An object of the present disclosure is to provide a probe card which can simultaneously inspect the optical characteristic and the electrical characteristic of an entire light emitting diode array and a method for inspecting a light emitting diode using the same.

Another object of the present disclosure is to provide a probe card which can easily transmit light of a light emitting diode to a photodetector unit and a method for inspecting a light emitting diode using the same.

Yet another object of the present disclosure is to provide a probe card which can selectively pick up only a defective light emitting diode and a method for inspecting a light emitting diode using the same.

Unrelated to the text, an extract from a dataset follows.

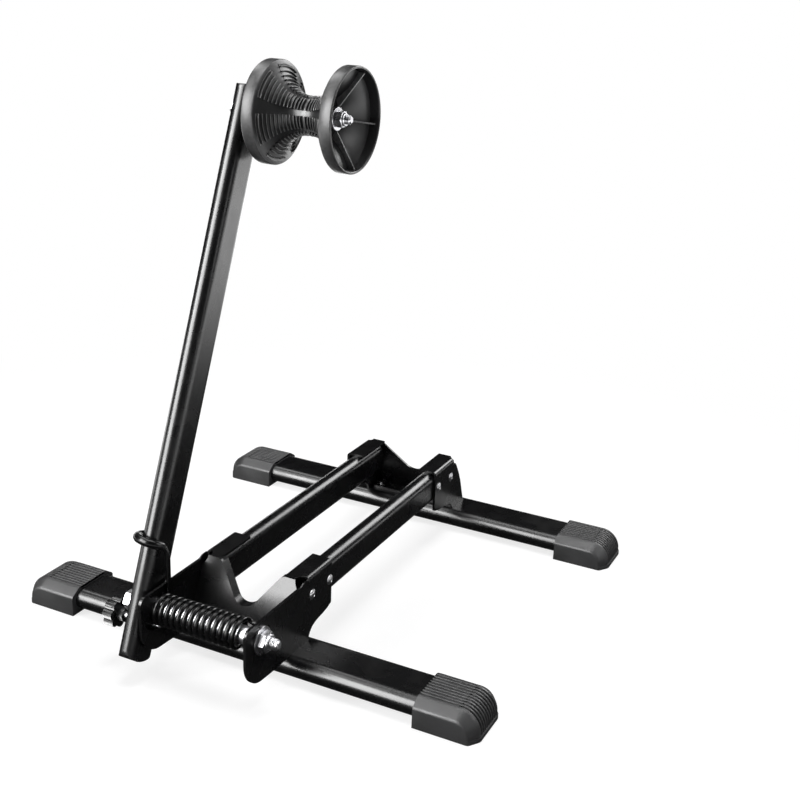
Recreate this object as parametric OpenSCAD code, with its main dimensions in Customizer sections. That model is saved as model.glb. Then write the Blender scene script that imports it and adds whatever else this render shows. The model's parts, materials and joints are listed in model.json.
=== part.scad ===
// Push-in floor rack for one bicycle. Two flat-oval cross beams on moulded feet carry two
// rails between folded sheet brackets. A leaning arm, turned by a torsion spring on the
// pivot bolt, presses a flanged roller against the tyre. All lengths are millimetres.
// X runs along the cross beams, Y from the arm to the rear, Z up from the floor.

/* [Base] */
// Overall width across the feet
base_w = 480; // [400:1:560]
// Distance between the centre lines of the two cross beams
beam_spacing = 350; // [330:1:420]
// Width of the flat-oval cross beams
beam_w = 50; // [46:1:54]
// Thickness of the flat-oval cross beams
beam_t = 20; // [16:1:24]
// Wall of the cross beams
beam_wall = 2; // [1.5:0.1:3]

/* [Feet] */
// Length of a moulded foot along its beam
foot_len = 59; // [50:1:70]
// Width of a foot at the floor
foot_w = 60; // [58:1:66]
// Width of the flat top of a foot
foot_top_w = 39; // [34:1:44]
// Overall height of a foot
foot_h = 26.5; // [26:0.5:30]
// Height of a foot's upright side below its sloping shoulder
foot_side_h = 19.6; // [17:0.1:22]
// Thickness of the sole under the beam
foot_sole = 3.3; // [2.5:0.1:4.5]
// Solid end of a foot beyond the beam
foot_end = 14; // [12:0.5:18]
// Plan radius of a foot's outer corners
foot_corner_r = 14; // [8:1:20]
// Number of grip grooves over a foot's end
foot_grooves = 9; // [5:1:10]

/* [Rails] */
// Width of a flat-oval rail standing on edge
rail_w = 17.5; // [14:0.5:20]
// Height of a rail
rail_h = 35; // [30:1:40]
// Wall of the rails
rail_wall = 1.75; // [1.2:0.05:2.5]
// Clear height between the beam tops and the rails
rail_lift = 26; // [22:1:32]

/* [Brackets] */
// Thickness of the folded sheet
sheet_t = 2.5; // [2:0.1:3]
// Outside width across the side plates
bracket_w = 109; // [100:1:120]
// Outside radius of the long folds
bend_r = 4; // [3.5:0.1:6]
// Length of the wings and side plates along the rails
wing_len = 51; // [45:1:60]
// Width of a wing over its rail
wing_w = 20.5; // [18:0.5:24]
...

Still another object of the present disclosure is to provide a probe card which has an improved durability of a pin electrode and a method for inspecting a light emitting diode using the same. In some example embodiments, the above method may utilize the specific example structure of the probe card described in the detailed description.

Objects of the present disclosure are not limited to the above-mentioned objects, and other objects, which are not mentioned above, can be clearly understood by those skilled in the art from the following descriptions.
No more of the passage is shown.